Similarly, additional funds were allocated to some agencies, namely the Independent National Electoral Commission (INEC), Nigerian Financial Intelligence Unit (NFIU), the Economic and Financial Crimes Commission (EFCC), Independent Corrupt Practices and other related offences Commission (ICPC), National Judicial Council (NJC), and the National Drug Law Enforcement Agency (NDLEA).
Chief Executive Officer of CFG Advisory, Tilewa Adebajo, in an interview, highlighted the disconnect between the projections and Nigeria’s fiscal reality.
He questioned the feasibility of further expansion, given the fiscal deficit’s rise from N13 trillion in 2023 to a projected N18 trillion in 2024.
On the exchange rate benchmark, Adebajo warned that N1,400 to the dollar was overly optimistic, saying inflationary pressure and deficit financing could push rates to N1,800 or beyond.
He said: “The real issue is whether we can afford what we’re budgeting for. Revenues for 2024 were projected at N17 trillion, but we consistently implemented only half the budget due to shortfalls. If you cannot fund your plans, you carry deficits forward, a cycle we’ve seen repeatedly. The budget’s effectiveness depends on realistic revenue projections.
“For example, the finance minister mentioned raising $2.2 billion in external debt financing, $1.7 billion from Eurobonds, and $500 million from the Sukuh programme. Yet, domestic debt has ballooned from N50 trillion to N70 trillion in just one year.
“Combined with external debt nearing $45 billion, debt sustainability is a concern. Despite recent reforms, like fuel subsidy removal and foreign exchange liberalisation, the revenue increases expected from these measures haven’t materialised. The economy is still in stagflation.

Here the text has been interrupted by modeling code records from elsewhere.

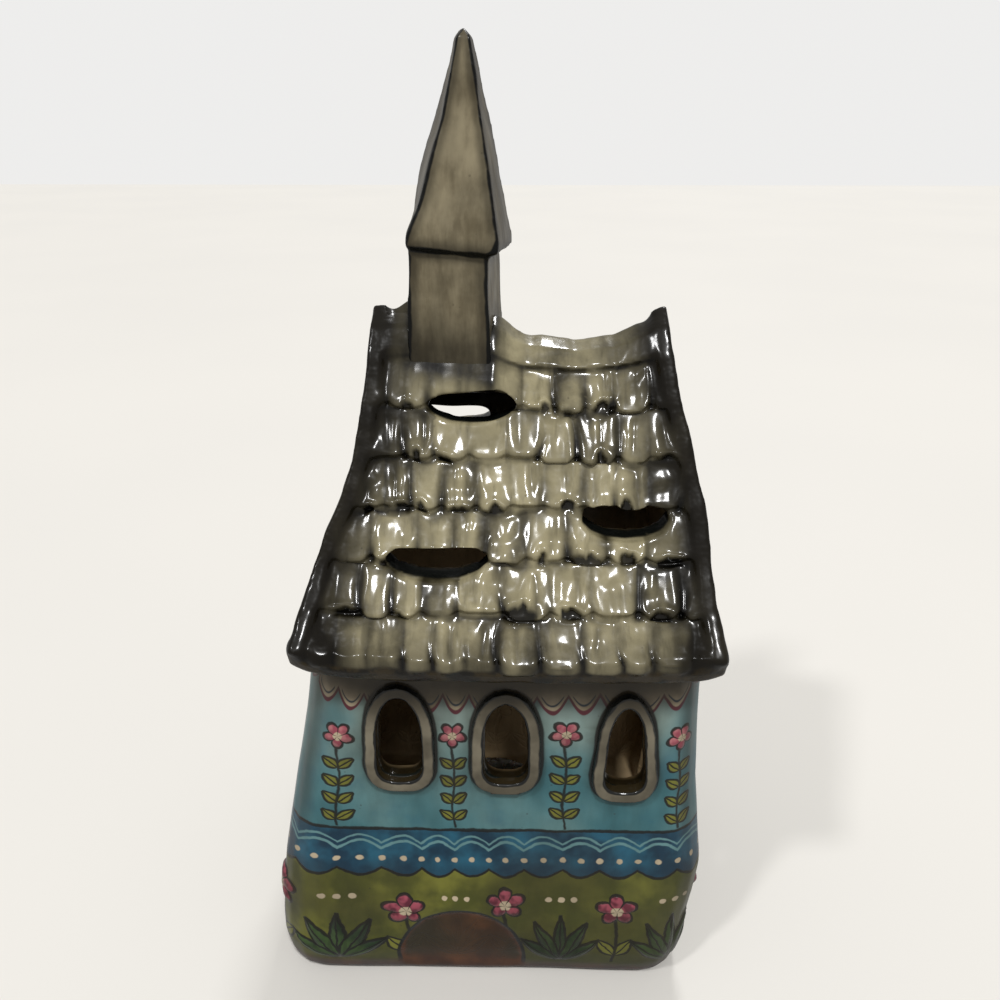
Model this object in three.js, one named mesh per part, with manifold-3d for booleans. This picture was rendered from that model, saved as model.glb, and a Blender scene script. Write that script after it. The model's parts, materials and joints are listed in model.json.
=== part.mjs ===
// A glazed ceramic tea light house in the shape of a small church, built from clay slabs, strips and rolls.
// Millimetres, +Z up. The origin is on the table under the middle of the house, and the front faces -Y.
import * as THREE from "three";
import { mergeVertices } from "three/addons/utils/BufferGeometryUtils.js";
import Module from "manifold-3d";

const wasm = await Module();
wasm.setup();

// Clay slabs and the gaps between them
const FLOOR = 6;
const WALL = 4.5;
const ROOF = 5;
const SEAM = 0.3;
const BED = 0.25;
const CORNER_RADIUS = 11;
const FOOT_ROUNDING = 3.2;

// Outline of the walls: how far each side reaches from the middle, at each height above the table
const LEFT_LINE = [
  [0, 56.6], [10, 57.2], [30, 55.4], [52, 51.6], [88, 44.7], [104, 42], [140, 29.5], [180, 25],
];
const RIGHT_LINE = [
  [0, 53.2], [17, 54.6], [36, 57.2], [58, 54.4], [88, 53.2], [104, 52.6], [140, 46], [180, 40],
];
const DEPTH_LINE = [[0, 43.6], [12, 45.2], [52, 42.2], [104, 39.2], [180, 39.2]];

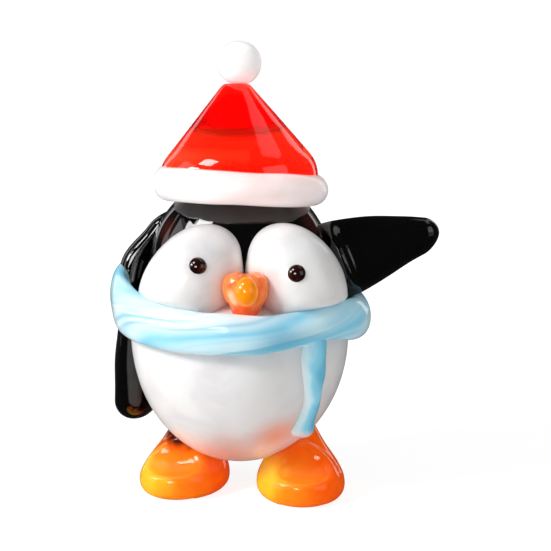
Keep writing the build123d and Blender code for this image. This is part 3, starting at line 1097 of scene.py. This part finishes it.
class PENGUIN_OT_beak(bpy.types.Operator):
    """Add the beak's orange base and the yellow drop on it"""

    bl_idname = "penguin.beak"
    bl_label = "Beak"

    def execute(self, context):
        settings = context.scene.penguin_beak
        centre = Vector(settings.centre)
        notch_half_width = 0.8 * MM
        notch_start = 0.3
        thinnest = 0.35
        rings = []
        for part in spaced(72):
            height, width = shares_at(BEAK_SHARES, part)
            swell = end_swell(part, 0.12, 0.16)
            level = centre + UP * (settings.half_height * height)
            half_side = settings.half_width * width * swell
            half_back = settings.half_depth * (thinnest + (1 - thinnest) * width) * swell
            ring = level_ring(level, half_side, half_back, 96)
            for point in ring:
                aside = (point.x - centre.x) / notch_half_width
                dip = smooth_step((height - notch_start) / (1 - notch_start)) * max(0.0, 1 - aside * aside)
                point.z -= settings.notch * dip
            rings.append(ring)
        base = skin("beak_base", rings)
        dent(base, depth=0.07 * MM, size=1.8 * MM, seed=3)
        settle(base, ["beak_base"], beak_glass(settings))
        tip_centre = centre + Vector(settings.tip_offset)
        taper = 0.04

        def egg_shape(point):
            """Narrow the drop a little towards its top."""
            narrow = 1 - taper * point.z / settings.tip_half[2]
            return tip_centre + Vector((point.x * narrow, point.y * narrow, point.z))

        tip = skin("beak_tip", reshape(gob_rings(settings.tip_half, 48, 72), egg_shape))
        settle(tip, ["beak_tip"], drop_glass(settings))
        return {"FINISHED"}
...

We need to address the issue of fuel pricing.
“While development commissions serve critical needs, you cannot sustainably budget for initiatives you cannot finance. If you continue to do that, you are going to continue carrying deficits. The government must demonstrate the impact of these allocations. For example, oil production was targeted at 1.8 million barrels per day, yet this is not reflected in foreign reserves or the Federation Account. Transparency is lacking.”
To ease debt pressures, Adebajo proposed selling joint venture oil assets to raise $50 billion.
He said: “If the government pursued balance sheet restructuring, such as selling JV oil assets, it could raise $50 billion to reduce debt and boost efficiency.”
Key components of the budget, including an oil price target of $75 per barrel and production pegged at 2.06mbpd face similar scepticism.
In her contribution, Head of Research at Parthian Partners, Olufunmilola Adebowale, noted that although the budget represents a 74.18 percent nominal increase, its real value has declined by 23.22 percent in dollar terms due to inflation and currency depreciation.
She said: “The government aims to generate over N30 trillion in revenue, underpinned by an oil price target of $75 per barrel and a production target of 2.06 million barrels per day (mbpd). While the oil price target is reasonable, the production target of 2.06mbpd appears overly optimistic.
“OPEC reported Nigeria’s oil production reached just 1.4mbpd in October, well below the target. Although production is expected to rise due to efforts to combat theft and pipeline vandalism, achieving the 2mbpd target in the short term seems unlikely.
“The government’s ability to manage its debt will be crucial in determining the space available for growth-enhancing spending. Excessive borrowing without a clear repayment plan could further exacerbate the nation’s debt burden.”
On inflation and exchange rates, she noted that rising inflation and currency depreciation could erode the purchasing power of the budget, undermining its effectiveness, particularly for essential imports and capital expenditure.
Head of Financial Institutions Ratings at Agusto & Co., Ayokunle Olubunmi, argued that GDP growth projections of 4.6 percent appeared optimistic, given recent performance and current policies.
“To assess the potential of the budget is to look at the assumptions of the budget. The first one has to be the price of all our $75 that they are projecting and based on what’s happening now, it seems as if it is realistic, but the truth of the matter is that a lot of things that will happen in the world market depends on the stance of Donald Trump.
“If he goes tough on the Middle East, all prices might soar higher. Although he has mentioned that he plans to reduce oil prices as part of the measures to reduce inflation in America. So, if it goes about that he might even increase more supply into the market, and the oil prices will crash. Based on that, $75 may be too high.
“In terms of crude oil production, they are projecting two million barrels per day. We can say this two million is realistic if they ramp it off. However, the main question is the 1.8 million barrels they claim, how verifiable is it? Because now, over the last couple of months, we’ve seen the NNPC working back on some of their statements.”